With the winter storm that just past (insert My Name is Jonas - Weezer), I wanted to go over some quick tips about shooting in the snow. It's fun to go out and see how everyone handles the winter weather. This can lead to some really interesting shots. Children having a snowball fight, dogs playing in the snow, adults doing not-so-adult things like sledding on things that can't support their weight or climbing the snow mounds left by plows. Snow is just all around fun. Here are some things that I've learned in my experiences from shooting in the cold fluff.


Snow is white....really really white. Like, #OscarsSoWhite white. And it's reflective.....REALLY REALLY reflective. What that means is there's going to be less shadows and contrasty areas where usual detail would hide. Shooting the snow, particularly on a sunny day can be very tricky. Your camera's metering functionality may struggle trying to understand your shot. I always preach shooting in manual mode, but when in the snow, the big M basically a necessity. Even if you use the other auto settings (Full, Program, AV), you're likely going to get photos that are darker than desired. Use manual mode and your histogram to get the desired exposure for your shot.


This may seem silly, but make sure you keep your camera cold. Don't bundle it up under your coat or try to keep it warm. Now...I'm not saying toss it in the white, fluffy stuff because water and electronics have been bitter enemies longer than Tom & Jerry. But you'll want to keep the temperature of it low. Why? Well, if you have warmth on your camera, the lens, viewfinder and LCD screen will all have a tendency to fog up on you. It's fine if you're going for a dreamy look, just make sure to have clean cloths on hand to whipe away the impending condensation.

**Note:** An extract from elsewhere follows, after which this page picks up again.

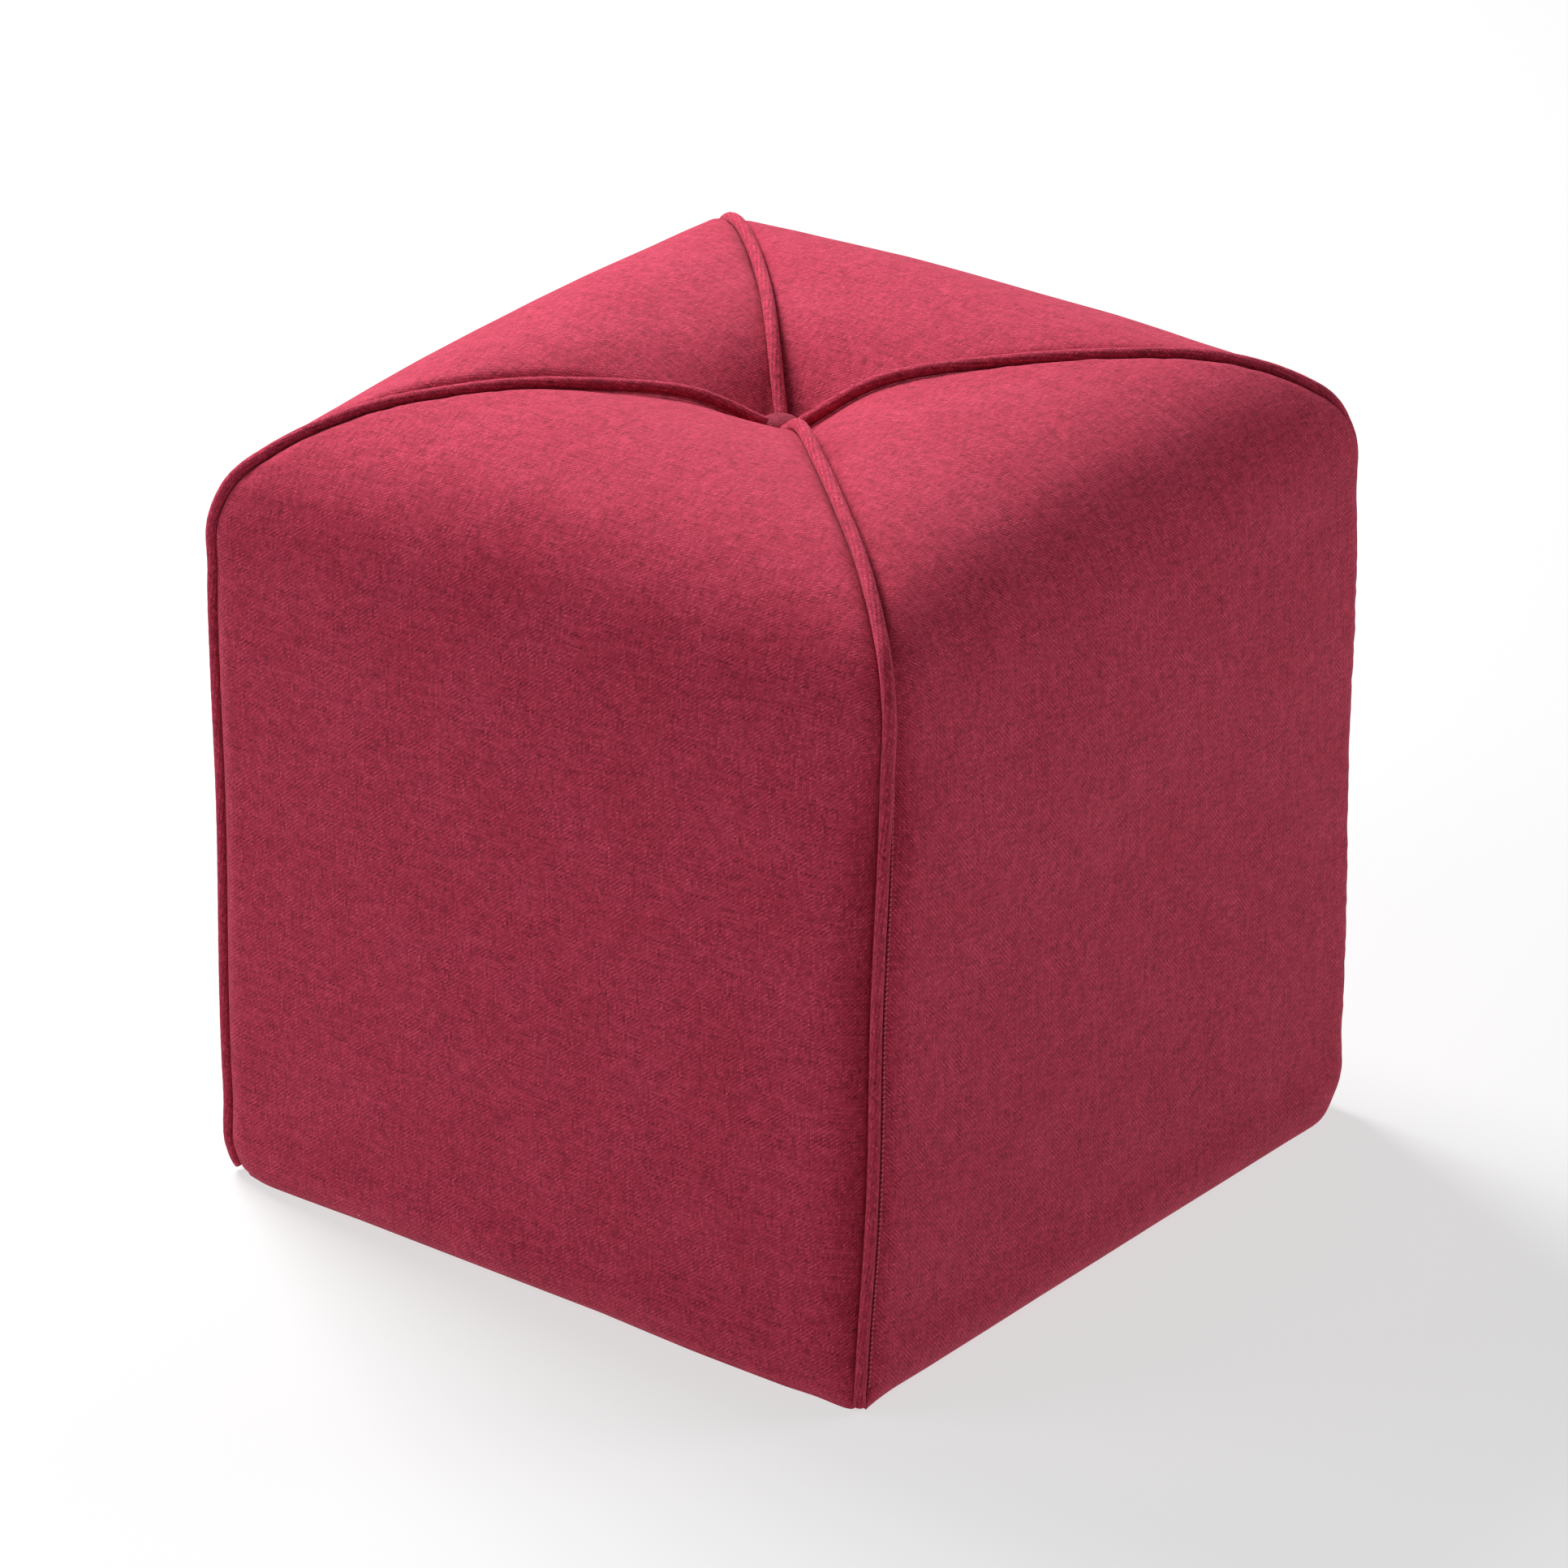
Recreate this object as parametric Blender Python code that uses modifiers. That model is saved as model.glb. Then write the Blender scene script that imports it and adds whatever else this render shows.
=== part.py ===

This may seem simple, but you'll need to beware of footprints. Seems like an easy enough concept, but when you're out and about and you turn around and see such an awesome scene only to have it mucked up with the struggle path you left behind, it kind of takes away from the image. Winterwonderlands tend to look a little better when it looks like no one's been there.


When you get home and you're glancing at all the shots you got from the day, you're probably not going to like how they turned out. My bet is that you rushed a few shots due to the cold. By the time you're back, you're just happy to get your 8 layers of cotton off of every inch of your body. BUT DO NOT FRET! TRUST YOURSELF! Your photos weren't as bad as you think. Not if you shot in RAW like you always should. Your post processing skills are going to be needed to bring any snowy land to life even if your photos did come out completely how you wanted them. You have to breathe life into your snowtastic creations. And it's going to take some stellar post processing skills to bring in colors and contrast.